• Task goal
Reproduce the material in full, exactly as written.

start Data excerpt

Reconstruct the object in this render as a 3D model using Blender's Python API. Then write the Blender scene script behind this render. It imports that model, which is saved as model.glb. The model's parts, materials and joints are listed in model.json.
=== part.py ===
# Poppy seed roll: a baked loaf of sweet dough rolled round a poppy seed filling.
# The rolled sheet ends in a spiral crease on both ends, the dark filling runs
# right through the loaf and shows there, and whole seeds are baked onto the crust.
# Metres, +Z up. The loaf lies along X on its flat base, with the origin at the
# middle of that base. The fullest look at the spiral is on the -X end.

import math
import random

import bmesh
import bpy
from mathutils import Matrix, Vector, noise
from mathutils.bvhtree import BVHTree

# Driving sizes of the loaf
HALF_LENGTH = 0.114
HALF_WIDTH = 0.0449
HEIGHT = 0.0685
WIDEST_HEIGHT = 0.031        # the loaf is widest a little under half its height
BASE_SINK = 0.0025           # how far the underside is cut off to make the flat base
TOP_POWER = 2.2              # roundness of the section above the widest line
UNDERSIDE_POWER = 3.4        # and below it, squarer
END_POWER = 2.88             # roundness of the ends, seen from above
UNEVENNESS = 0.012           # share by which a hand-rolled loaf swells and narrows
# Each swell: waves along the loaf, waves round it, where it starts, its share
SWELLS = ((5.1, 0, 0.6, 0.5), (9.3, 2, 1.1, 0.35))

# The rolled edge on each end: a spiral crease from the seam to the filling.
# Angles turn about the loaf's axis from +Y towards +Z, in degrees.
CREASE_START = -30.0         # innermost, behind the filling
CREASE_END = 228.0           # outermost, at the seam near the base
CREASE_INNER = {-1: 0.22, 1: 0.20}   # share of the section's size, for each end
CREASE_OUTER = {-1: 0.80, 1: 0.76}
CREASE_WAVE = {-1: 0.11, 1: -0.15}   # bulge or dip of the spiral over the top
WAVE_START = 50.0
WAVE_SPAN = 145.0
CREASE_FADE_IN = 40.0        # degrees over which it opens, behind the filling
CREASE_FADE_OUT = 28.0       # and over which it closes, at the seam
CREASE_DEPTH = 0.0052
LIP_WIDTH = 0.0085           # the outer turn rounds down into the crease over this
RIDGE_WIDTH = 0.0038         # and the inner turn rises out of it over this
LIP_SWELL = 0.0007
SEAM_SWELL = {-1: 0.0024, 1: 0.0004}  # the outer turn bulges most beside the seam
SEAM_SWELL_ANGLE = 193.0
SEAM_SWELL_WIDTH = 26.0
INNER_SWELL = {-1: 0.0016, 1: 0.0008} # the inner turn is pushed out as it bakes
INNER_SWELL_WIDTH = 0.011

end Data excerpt

• The completed task
Reconstruct the object in this render as a 3D model using Blender's Python API. Then write the Blender scene script behind this render. It imports that model, which is saved as model.glb. The model's parts, materials and joints are listed in model.json.
=== part.py ===
# Poppy seed roll: a baked loaf of sweet dough rolled round a poppy seed filling.
# The rolled sheet ends in a spiral crease on both ends, the dark filling runs
# right through the loaf and shows there, and whole seeds are baked onto the crust.
# Metres, +Z up. The loaf lies along X on its flat base, with the origin at the
# middle of that base. The fullest look at the spiral is on the -X end.

import math
import random

import bmesh
import bpy
from mathutils import Matrix, Vector, noise
from mathutils.bvhtree import BVHTree

# Driving sizes of the loaf
HALF_LENGTH = 0.114
HALF_WIDTH = 0.0449
HEIGHT = 0.0685
WIDEST_HEIGHT = 0.031        # the loaf is widest a little under half its height
BASE_SINK = 0.0025           # how far the underside is cut off to make the flat base
TOP_POWER = 2.2              # roundness of the section above the widest line
UNDERSIDE_POWER = 3.4        # and below it, squarer
END_POWER = 2.88             # roundness of the ends, seen from above
UNEVENNESS = 0.012           # share by which a hand-rolled loaf swells and narrows
# Each swell: waves along the loaf, waves round it, where it starts, its share
SWELLS = ((5.1, 0, 0.6, 0.5), (9.3, 2, 1.1, 0.35))

# The rolled edge on each end: a spiral crease from the seam to the filling.
# Angles turn about the loaf's axis from +Y towards +Z, in degrees.
CREASE_START = -30.0         # innermost, behind the filling
CREASE_END = 228.0           # outermost, at the seam near the base
CREASE_INNER = {-1: 0.22, 1: 0.20}   # share of the section's size, for each end
CREASE_OUTER = {-1: 0.80, 1: 0.76}
CREASE_WAVE = {-1: 0.11, 1: -0.15}   # bulge or dip of the spiral over the top
WAVE_START = 50.0
WAVE_SPAN = 145.0
CREASE_FADE_IN = 40.0        # degrees over which it opens, behind the filling
CREASE_FADE_OUT = 28.0       # and over which it closes, at the seam
CREASE_DEPTH = 0.0052
LIP_WIDTH = 0.0085           # the outer turn rounds down into the crease over this
RIDGE_WIDTH = 0.0038         # and the inner turn rises out of it over this
LIP_SWELL = 0.0007
SEAM_SWELL = {-1: 0.0024, 1: 0.0004}  # the outer turn bulges most beside the seam
SEAM_SWELL_ANGLE = 193.0
SEAM_SWELL_WIDTH = 26.0
INNER_SWELL = {-1: 0.0016, 1: 0.0008} # the inner turn is pushed out as it bakes
INNER_SWELL_WIDTH = 0.011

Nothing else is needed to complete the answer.